Fasten seat belts for successful 2005
With Enoch Muchinjo
IF, as they say, failure is the only highway to success, Zimbabwe’s various sporting disciplines must fasten their seat
belts for a successful ride on the international circuit this year.
After a difficult 2004 season in which their world seemed to crumble around them, the country’s major sporting disciplines must deliver positive results.
Not only do they have to redeem lost pride and appease the multitude of supporters who had to endure mediocre performances last year, but they also have to justify their selection to represent the country.
The Zimbabwe senior national team, the Warriors, will resume their combined World Cup/Africa Cup of Nations (Afcon) qualifying campaign in March, needing to win their reverse fixtures to guarantee a berth at next year’s Nations Cup in Egypt. World Cup qualification is now a futile dream after two consecutive defeats to Nigeria and Angola.
If the Angola match last year was anything to go by, then the Warriors can be optimistic about this year’s prospects. New coach Charles Mhlauri was thrust into the hot seat barely five days before the match. Mhlauri introduced a more acceptable offensive style of play and discipline that was glaringly missing during the Sunday Marimo and Rahman Gumbo reigns.
This time around the Caps United championship-winning coach will have all the time in the world to prepare his charges for the first game of the year against Angola at home in March. The clear message that must be sent to the Warriors, the technical department and Zifa is that nothing short of a place at Afcon will be accepted. You already have been pardoned for failing to make it to Germany for the World Cup!
The ever-growing culture of failure in Zimbabwe football must be stemmed with the vigour it requires. Zimbabwe’s continental representative, Caps United, also have a job to do this the year. Against a background of failure by Highlanders and Amazulu in the last five years, Caps need to make amends or else confirm the mediocrity of domestic football standards that has been a subject of many bitter debates. Failure by Caps to progress past the preliminary stages will confirm our worst fears.

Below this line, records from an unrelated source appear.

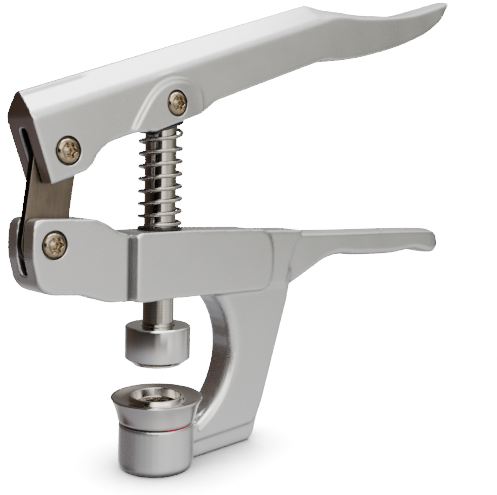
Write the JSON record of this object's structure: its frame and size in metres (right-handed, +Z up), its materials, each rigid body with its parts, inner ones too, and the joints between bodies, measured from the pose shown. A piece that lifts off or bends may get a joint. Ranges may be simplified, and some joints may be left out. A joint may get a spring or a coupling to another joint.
{
  "type": "grommet setter",
  "caption": "Hand grommet press: C-frame with a grip, long upper lever on a rear link, sprung plunger with a punch above a grommet seat.",
  "frame": {"origin": "on the ground, on the axis shared by the plunger and both dies, at the bottom of the post", "axes": "+X towards the grips, +Y across the press, +Z up along the plunger"},
  "size_m": [0.2628, 0.0358, 0.2097],
  "materials": {
    "cast_silver": "satin silver coat on a die casting",
    "turned_steel": "lathe-turned, satin",
    "polished_steel": "polished",
    "link_steel": "brushed plate",
    "plated_screw": "yellow-plated steel",
    "bronze": "sintered bronze",
    "dark_steel": "blackened",
    "red_rubber": "smooth red ring"
  },
  "bodies": {
    "frame": {"lower_frame": "cast_silver", "plunger_guide_bush": "bronze", "lower_die": "turned_steel", "lower_die_ring": "red_rubber", "spring_seat_washer": "dark_steel", "clevis_pin_sleeve": "plated_screw", "clevis_pin_washer": "dark_steel", "clevis_pin_screw": "plated_screw"},
    "link": {"link_plate": "link_steel", "link_lower_bush": "bronze", "link_upper_bush": "bronze"},
    "handle": {"upper_handle": "cast_silver", "link_pin_sleeve": "plated_screw", "link_pin_washer": "dark_steel", "link_pin_screw": "plated_screw", "plunger_pin_sleeve": "plated_screw", "plunger_pin_washer": "dark_steel", "plunger_pin_screw": "plated_screw"},
    "plunger": {"plunger_shaft": "polished_steel", "plunger_pin_bush": "bronze", "upper_die": "turned_steel", "upper_die_set_screw": "dark_steel", "return_spring": "polished_steel"},
    "spring_cap": {"spring_cap_washer": "dark_steel"}
  },
  "joints": [
    {"name": "lever_pivot", "type": "hinge", "parent": "link", "child": "handle", "pos_m": [-0.04639, 0, 0.12225], "axis": [0, 1, 0], "range_deg": [0, 21.3]},
    {"name": "link_pivot", "type": "hinge", "parent": "frame", "child": "link", "pos_m": [-0.0514, 0, 0.091], "axis": [0, 1, 0], "range_deg": [-6.8, 0]},
    {"name": "plunger_slide", "type": "slide", "parent": "frame", "child": "plunger", "axis": [0, 0, 1], "range_m": [-0.0122, 0], "stiffness_N_per_m": 800, "springref_m": 0.008, "deforming": ["return_spring"]},
    {"name": "spring_cap_tilt", "type": "hinge", "parent": "plunger", "child": "spring_cap", "pos_m": [0, 0, 0.13271], "axis": [0, 1, 0], "range_deg": [0, 15.2]}
  ],
  "couplings": [
    {"joint": "link_pivot", "follows": "lever_pivot", "ratio": -0.306},
    {"joint": "plunger_slide", "follows": "lever_pivot", "m_per_rad": -0.0323},
    {"joint": "spring_cap_tilt", "follows": "lever_pivot", "ratio": 0.694}
  ]
}
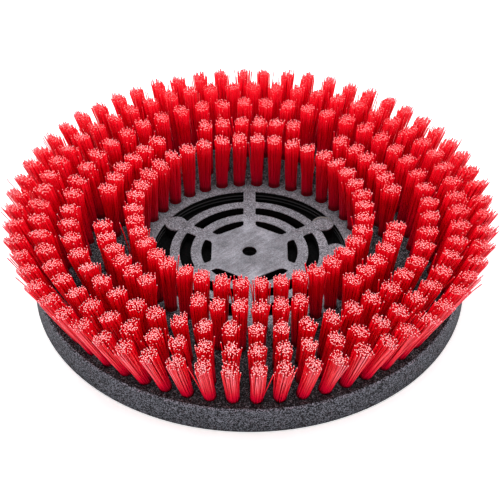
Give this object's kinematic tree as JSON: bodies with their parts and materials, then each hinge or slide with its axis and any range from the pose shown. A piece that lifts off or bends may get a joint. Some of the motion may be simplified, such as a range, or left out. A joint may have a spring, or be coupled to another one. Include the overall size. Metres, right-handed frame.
{
  "type": "rotary disc brush",
  "caption": "Rotary disc brush for car washing: round plastic block with rings of red bristle tufts, a slotted hub and a recessed drive plate with studs on its back.",
  "frame": {"origin": "centre of the back rim's plane, the face that the brush lies on", "axes": "+Z along the brush's axis, from the back towards the bristle tips"},
  "size_m": [0.3114, 0.3114, 0.0614],
  "materials": {
    "block_plastic": "matte",
    "plate_plastic": "matte",
    "bristle": "satin",
    "steel": "satin",
    "anchor_wire": "satin"
  },
  "bodies": {
    "root": {"brush_block": "block_plastic", "drive_plate": "plate_plastic", "plate_screws": "steel", "drive_stud_1": "steel", "drive_stud_2": "steel", "drive_stud_3": "steel", "anchors_outer": "anchor_wire", "anchors_second": "anchor_wire", "anchors_third": "anchor_wire", "anchors_fourth": "anchor_wire", "anchors_inner": "anchor_wire", "tufts_outer_1": "bristle", "tufts_outer_2": "bristle", "tufts_outer_3": "bristle", "tufts_outer_4": "bristle", "tufts_outer_5": "bristle", "tufts_outer_6": "bristle", "tufts_second_1": "bristle", "tufts_second_2": "bristle", "tufts_second_3": "bristle", "tufts_second_4": "bristle", "tufts_second_5": "bristle", "tufts_second_6": "bristle", "tufts_third_1": "bristle", "tufts_third_2": "bristle", "tufts_third_3": "bristle", "tufts_third_4": "bristle", "tufts_third_5": "bristle", "tufts_third_6": "bristle", "tufts_fourth_1": "bristle", "tufts_fourth_2": "bristle", "tufts_fourth_3": "bristle", "tufts_fourth_4": "bristle", "tufts_fourth_5": "bristle", "tufts_fourth_6": "bristle", "tufts_inner_1": "bristle", "tufts_inner_2": "bristle", "tufts_inner_3": "bristle", "tufts_inner_4": "bristle", "tufts_inner_5": "bristle", "tufts_inner_6": "bristle"}
  },
  "joints": []
}
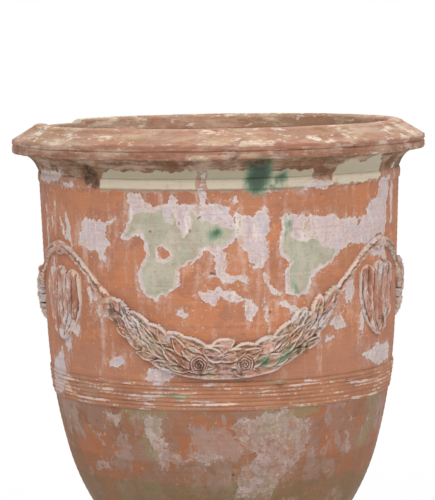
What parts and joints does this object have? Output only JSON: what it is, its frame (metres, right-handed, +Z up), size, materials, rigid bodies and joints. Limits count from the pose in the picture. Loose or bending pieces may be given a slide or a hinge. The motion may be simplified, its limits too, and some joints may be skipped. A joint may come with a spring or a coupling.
{
  "type": "terracotta urn",
  "caption": "Large footed garden urn in worn glazed terracotta, bell-shaped, with a moulded rim, leafy garlands, shell medallions and a reeded band, open on top with a drain hole.",
  "frame": {"origin": "on the ground, under the middle of the foot", "axes": "+Z up, -Y towards the front garland, which the picture faces, +X to the viewer's right"},
  "size_m": [0.7, 0.7, 0.8508],
  "materials": {
    "fired_clay": "matte fired clay with traces of slip",
    "worn_glaze": "fired clay with worn patches of pale slip and grey-green glaze",
    "cream_glaze": "worn cream glaze",
    "sprig_clay": "moulded clay with slip and green glaze in the hollows"
  },
  "bodies": {
    "root": {"foot": "fired_clay", "bowl": "fired_clay", "upper_wall": "worn_glaze", "rim": "worn_glaze", "neck_bead": "cream_glaze", "reeded_band": "fired_clay", "garland_front": "sprig_clay", "garland_right": "sprig_clay", "garland_left": "sprig_clay", "rosettes_front": "sprig_clay", "rosettes_right": "sprig_clay", "rosettes_left": "sprig_clay", "tie_right": "sprig_clay", "tie_left": "sprig_clay", "tie_back": "sprig_clay", "medallion_right": "sprig_clay", "medallion_left": "sprig_clay", "medallion_back": "sprig_clay"}
  },
  "joints": []
}
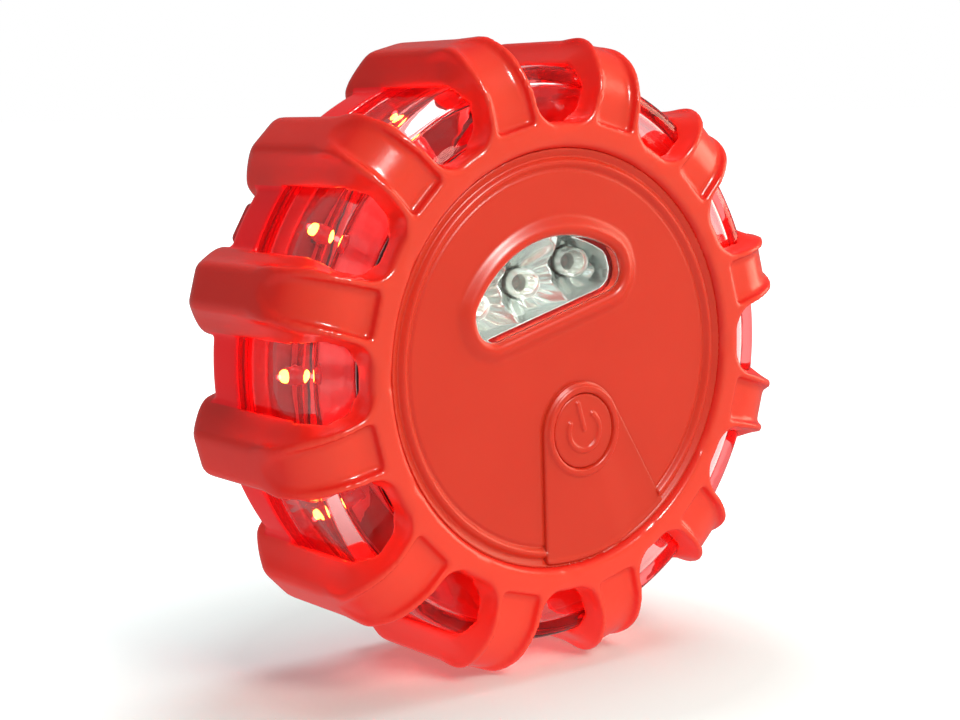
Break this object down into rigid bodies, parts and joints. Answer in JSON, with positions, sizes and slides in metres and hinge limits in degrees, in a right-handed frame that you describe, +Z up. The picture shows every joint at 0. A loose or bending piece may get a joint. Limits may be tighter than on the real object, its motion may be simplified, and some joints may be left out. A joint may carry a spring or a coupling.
{
  "type": "led safety flare",
  "caption": "Puck-shaped LED road flare in a toothed red rubber bumper, with side windows, a torch in the face, a power button, a rear magnet and a hanging bail.",
  "frame": {"origin": "on the surface that the flare stands on, under the middle of the disc, midway between its front and its back", "axes": "+Z up; +Y along the disc's axis from the torch face to the magnet, so the face looks towards -Y; +X to the right of someone who looks at the face"},
  "size_m": [0.1036, 0.0368, 0.1036],
  "materials": {
    "bumper_rubber": "satin translucent moulded TPU, orange-red",
    "face_rubber": "satin moulded TPU, orange-red, fine grain",
    "clear_plastic": "polished clear polycarbonate",
    "black_rubber": "matte",
    "chrome_plating": "vacuum metallised, mirror bright",
    "circuit_board": "dark red solder mask",
    "black_plastic": "matte",
    "red_plastic": "satin moulded ABS, red",
    "clear_red_plastic": "polished translucent red",
    "magnet_plating": "nickel plated",
    "screw_steel": "zinc plated",
    "contact_metal": "nickel plated spring steel",
    "cell_sleeve": "printed sleeve, plain",
    "red_led": "clear epoxy over a lit red chip",
    "white_led": "water-clear epoxy dome"
  },
  "bodies": {
    "body": {"rubber_bumper": "bumper_rubber", "front_cover": "face_rubber", "button_pad": "face_rubber", "clear_lens": "clear_plastic", "torch_window": "clear_plastic", "front_seal": "black_rubber", "rear_seal": "black_rubber", "button_membrane": "black_rubber", "front_chassis": "red_plastic", "torch_reflector": "chrome_plating", "side_reflector": "red_plastic", "main_board": "circuit_board", "tact_switch": "black_plastic", "controller_chip": "black_plastic", "rear_housing": "red_plastic", "bail_pin_left": "screw_steel", "bail_pin_right": "screw_steel", "side_led_01": "red_led", "side_led_02": "red_led", "side_led_03": "red_led", "side_led_04": "red_led", "side_led_05": "red_led", "side_led_06": "red_led", "side_led_07": "red_led", "side_led_08": "red_led", "side_led_09": "red_led", "side_led_10": "red_led", "side_led_11": "red_led", "side_led_12": "red_led", "torch_led_1": "white_led", "torch_led_2": "white_led", "torch_led_3": "white_led", "battery_cell_1": "cell_sleeve", "battery_cell_2": "cell_sleeve", "battery_cell_3": "cell_sleeve", "battery_spring_1": "contact_metal", "battery_spring_2": "contact_metal", "battery_spring_3": "contact_metal", "contact_positive": "contact_metal", "contact_bridge_left": "contact_metal", "contact_bridge_right": "contact_metal", "contact_negative": "contact_metal", "housing_screw_1": "screw_steel", "housing_screw_2": "screw_steel", "housing_screw_3": "screw_steel", "housing_screw_4": "screw_steel"},
    "button": {"power_button": "face_rubber"},
    "door": {"battery_door": "red_plastic", "magnet": "magnet_plating", "door_screw": "screw_steel"},
    "bail": {"hanging_bail": "clear_red_plastic"}
  },
  "joints": [
    {"name": "power_button_press", "type": "slide", "parent": "body", "child": "button", "axis": [0, 1, 0], "range_m": [0, 0.0008], "stiffness_N_per_m": 600},
    {"name": "battery_door_lift", "type": "slide", "parent": "body", "child": "door", "axis": [0, 1, 0], "range_m": [0, 0.012]},
    {"name": "bail_swing", "type": "hinge", "parent": "body", "child": "bail", "pos_m": [0, 0.0166, 0.0518], "axis": [-0.5, 0, -0.866], "range_deg": [0, 110]}
  ]
}
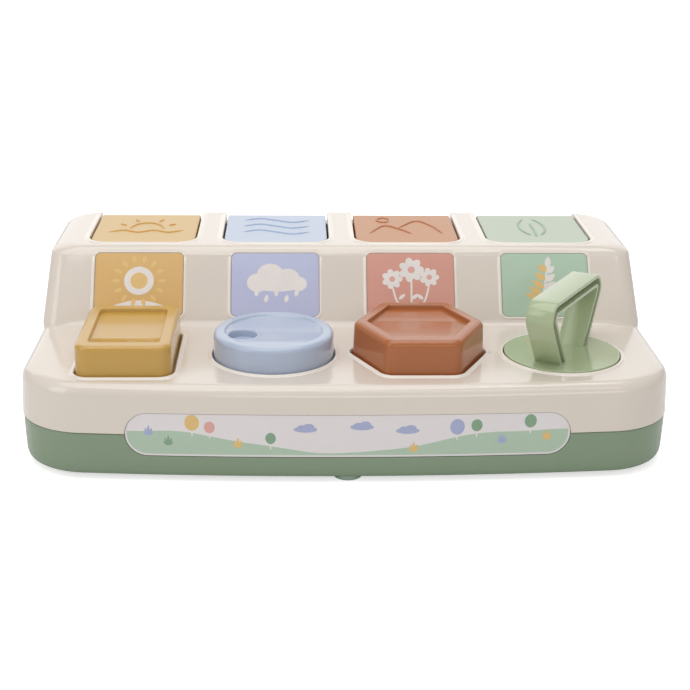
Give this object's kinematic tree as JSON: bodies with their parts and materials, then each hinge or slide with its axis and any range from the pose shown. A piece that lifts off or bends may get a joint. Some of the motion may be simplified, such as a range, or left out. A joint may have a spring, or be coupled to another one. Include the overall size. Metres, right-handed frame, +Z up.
{
  "type": "pop-up activity toy",
  "caption": "Toy with a row of push and turn controls on a front deck, each of which frees a lid on a raised rear deck, so that an animal figure pops up.",
  "frame": {"origin": "on the ground plane, under the middle of the body's box", "axes": "+X to the right of a child facing the front, +Y to the rear, +Z up"},
  "size_m": [0.31, 0.1886, 0.0829],
  "materials": {
    "cream_plastic": "cream ABS with a satin gloss",
    "green_plastic": "sage green ABS with a satin gloss",
    "yellow_plastic": "mustard yellow ABS with a satin gloss",
    "blue_plastic": "pale blue ABS with a satin gloss",
    "orange_plastic": "terracotta ABS with a satin gloss",
    "mint_plastic": "pale sage ABS with a satin gloss",
    "lion_plastic": "moulded ABS",
    "elephant_plastic": "moulded ABS",
    "flamingo_plastic": "moulded ABS",
    "giraffe_plastic": "moulded ABS",
    "card_yellow": null,
    "card_blue": null,
    "card_pink": null,
    "card_green": null,
    "label_film": null,
    "nylon": "natural acetal, not painted",
    "spring_steel": "plated steel wire and screws",
    "foot_rubber": "soft green rubber"
  },
  "bodies": {
    "housing": {"upper_shell": "cream_plastic", "lower_shell": "green_plastic", "front_label": "label_film", "picture_card_yellow": "card_yellow", "picture_card_blue": "card_blue", "picture_card_pink": "card_pink", "picture_card_green": "card_green", "hinge_pin_yellow": "spring_steel", "hinge_pin_blue": "spring_steel", "hinge_pin_orange": "spring_steel", "hinge_pin_green": "spring_steel", "hinge_spring_yellow": "spring_steel", "hinge_spring_blue": "spring_steel", "hinge_spring_orange": "spring_steel", "hinge_spring_green": "spring_steel", "well_yellow": "cream_plastic", "well_blue": "cream_plastic", "well_orange": "cream_plastic", "well_green": "cream_plastic", "latch_spring_yellow": "spring_steel", "latch_spring_blue": "spring_steel", "latch_spring_orange": "spring_steel", "latch_spring_green": "spring_steel", "square_button_springs": "spring_steel", "hexagon_button_springs": "spring_steel", "dial_spring": "spring_steel", "key_spring": "spring_steel", "control_plate": "nylon", "plate_screws": "spring_steel", "case_screws": "spring_steel", "feet": "foot_rubber"},
    "lid_yellow": {"lid_yellow": "yellow_plastic", "lion_figure": "lion_plastic", "catch_tongue_yellow": "nylon"},
    "lid_blue": {"lid_blue": "blue_plastic", "elephant_figure": "elephant_plastic", "catch_tongue_blue": "nylon"},
    "lid_orange": {"lid_orange": "orange_plastic", "flamingo_figure": "flamingo_plastic", "catch_tongue_orange": "nylon"},
    "lid_green": {"lid_green": "mint_plastic", "giraffe_figure": "giraffe_plastic", "catch_tongue_green": "nylon"},
    "latch_yellow": {"latch_yellow": "nylon"},
    "latch_blue": {"latch_blue": "nylon"},
    "latch_orange": {"latch_orange": "nylon"},
    "latch_green": {"latch_green": "nylon"},
    "square_button": {"square_button": "yellow_plastic"},
    "dial": {"dial": "blue_plastic", "dial_washer": "nylon", "dial_screw": "spring_steel"},
    "hexagon_button": {"hexagon_button": "orange_plastic"},
    "turn_key": {"turn_key": "mint_plastic", "key_washer": "nylon", "key_screw": "spring_steel"}
  },
  "joints": [
    {"name": "lid_yellow_hinge", "type": "hinge", "parent": "housing", "child": "lid_yellow", "pos_m": [-0.105, 0.0822, 0.0772], "axis": [-1, 0, 0], "range_deg": [0, 100], "deforming": ["hinge_spring_yellow", "catch_tongue_yellow"]},
    {"name": "lid_blue_hinge", "type": "hinge", "parent": "housing", "child": "lid_blue", "pos_m": [-0.035, 0.0822, 0.0772], "axis": [-1, 0, 0], "range_deg": [0, 100], "deforming": ["hinge_spring_blue", "catch_tongue_blue"]},
    {"name": "lid_orange_hinge", "type": "hinge", "parent": "housing", "child": "lid_orange", "pos_m": [0.035, 0.0822, 0.0772], "axis": [-1, 0, 0], "range_deg": [0, 100], "deforming": ["hinge_spring_orange", "catch_tongue_orange"]},
    {"name": "lid_green_hinge", "type": "hinge", "parent": "housing", "child": "lid_green", "pos_m": [0.105, 0.0822, 0.0772], "axis": [-1, 0, 0], "range_deg": [0, 100], "deforming": ["hinge_spring_green", "catch_tongue_green"]},
    {"name": "square_button_press", "type": "slide", "parent": "housing", "child": "square_button", "axis": [0, 0, -1], "range_m": [0, 0.0045], "stiffness_N_per_m": 500, "springref_m": -0.003, "deforming": ["square_button_springs"]},
    {"name": "dial_turn", "type": "hinge", "parent": "housing", "child": "dial", "pos_m": [-0.035, -0.0476, 0.0472], "axis": [0, 0, -1], "range_deg": [0, 61.3], "deforming": ["dial_spring"]},
    {"name": "hexagon_button_press", "type": "slide", "parent": "housing", "child": "hexagon_button", "axis": [0, 0, -1], "range_m": [0, 0.0045], "stiffness_N_per_m": 500, "springref_m": -0.003, "deforming": ["hexagon_button_springs"]},
    {"name": "turn_key_turn", "type": "hinge", "parent": "housing", "child": "turn_key", "pos_m": [0.105, -0.0476, 0.0472], "axis": [0, 0, -1], "range_deg": [0, 61.3], "deforming": ["key_spring"]},
    {"name": "latch_yellow_slide", "type": "slide", "parent": "housing", "child": "latch_yellow", "axis": [0, -1, 0], "range_m": [0, 0.0046], "deforming": ["latch_spring_yellow"]},
    {"name": "latch_blue_slide", "type": "slide", "parent": "housing", "child": "latch_blue", "axis": [0, -1, 0], "range_m": [0, 0.0045], "stiffness_N_per_m": 500, "springref_m": -0.003, "deforming": ["latch_spring_blue"]},
    {"name": "latch_orange_slide", "type": "slide", "parent": "housing", "child": "latch_orange", "axis": [0, -1, 0], "range_m": [0, 0.0046], "deforming": ["latch_spring_orange"]},
    {"name": "latch_green_slide", "type": "slide", "parent": "housing", "child": "latch_green", "axis": [0, -1, 0], "range_m": [0, 0.0045], "stiffness_N_per_m": 500, "springref_m": -0.003, "deforming": ["latch_spring_green"]}
  ],
  "couplings": [
    {"joint": "latch_yellow_slide", "follows": "square_button_press", "ratio": 1},
    {"joint": "dial_turn", "follows": "latch_blue_slide", "rad_per_m": 232.71},
    {"joint": "latch_orange_slide", "follows": "hexagon_button_press", "ratio": 1},
    {"joint": "turn_key_turn", "follows": "latch_green_slide", "rad_per_m": 232.71}
  ]
}
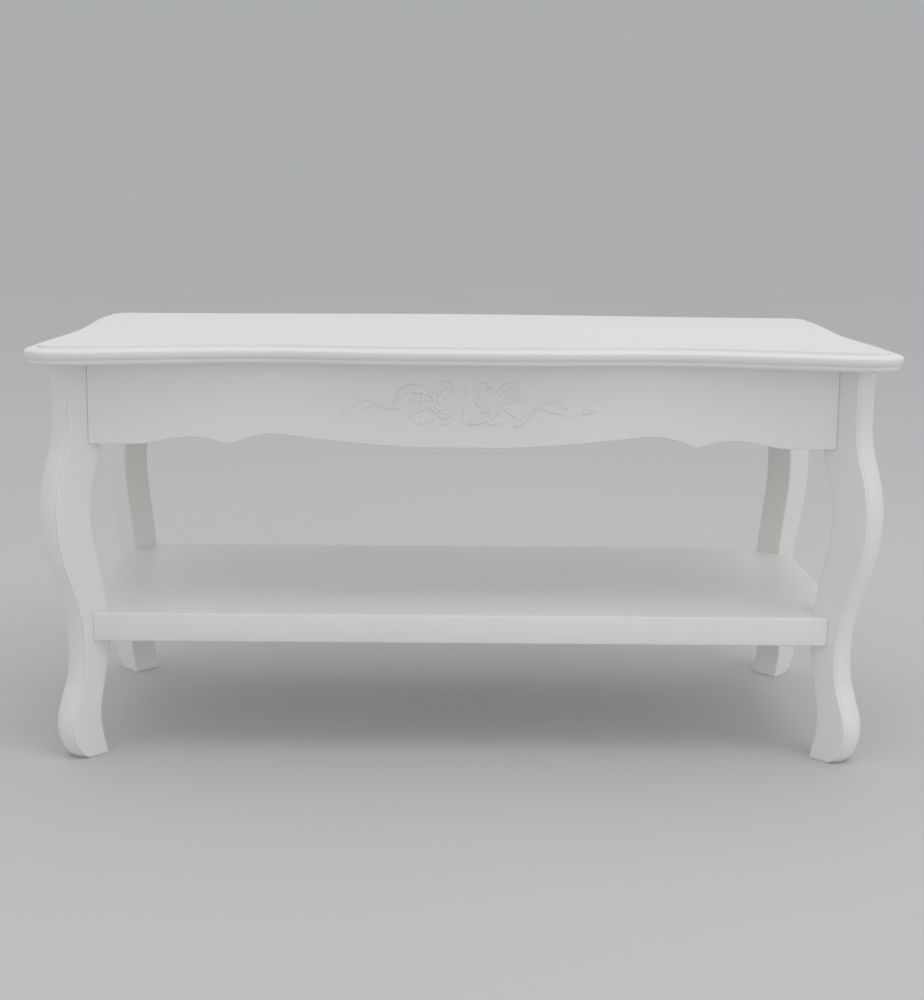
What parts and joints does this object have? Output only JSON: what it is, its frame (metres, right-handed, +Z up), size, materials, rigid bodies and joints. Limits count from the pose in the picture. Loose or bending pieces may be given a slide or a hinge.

After another traumatic season in rugby last year, we hope that everyone has learnt a lesson and all that selfish internal squabbling won’t return to haunt the game again.
The Rugby World Cup qualifiers are upon us again with two crucial matches lined up in 2005. The Sables must win both games to progress to the all-important mini-league phase of the qualifiers.
The Sables will definitely go past the first round. Their opponents will come from one of three countries, Nigeria, Senegal and Cameroon, who can all be regarded as emerging rugby nations. They are nonetheless still toddlers when compared to Zimbabwe.
Stern testing will come in the second round away to Ivory Coast, but then again, it’s high time Zimbabwe rugby re-established itself as a continental powerhouse and stopped priding itself in little and insignificant rivalries with countries we used to dispatch with great ease in the past.
Rugby fans will remember when the Ivorians made it to the 1995 World Cup in South Africa at our expense. That was when local rugby was slowly becoming a pale shadow of its former self. All measures must be taken to make sure that the best Sables side runs onto the field in the this year’s crucial ties. The vision of Zimbabwe Rugby Union president Bryn Williams brings a glimmer of hope. But his seemingly positive ideas have always been there in the ZRU during the leadership of Basil Forster-Jones and Lawrence Majuru before him. Only this time we hope it will bear fruit.
Now that the young Sables sides, the Under 19’s and Under 21’s, will be taking part in the Youth World Cups, this great opportunity to develop Zimbabwe rugby must not be missed.
Zimbabwe cricket has been enjoying unprecedented media coverage in the past eight months, albeit for the wrong reasons. Endless disputes and poor results on the field have been given acres of space in local and international media. Noone wants to lose, but if you are not fielding your strongest side at the highest level of competition you are bound to fail.
In all fairness, the Zimbabwe cricket team was never world-beaters even when the “rebels” were in the side. But losing the way the current team has been doing, and worst of all losing to Bangladesh, clarion calls to overhaul the approach are growing louder by the day.
There is no doubt that Tatenda Taibu (hats off to him for his personal achievements) and his boys showed great character to put themselves in a winning position in the drawn second Tests. But the open truth is Zimbabwe would have never lost that Test series if our strongest side had played.
The Zimbabwe Davis Cup team returns to the battle-front in March against Serbia and Montenegro in the Euro-Africa Zone. It’s a match that has to be won if any hopes of fighting for a return to the prestigious world group are to be entertained.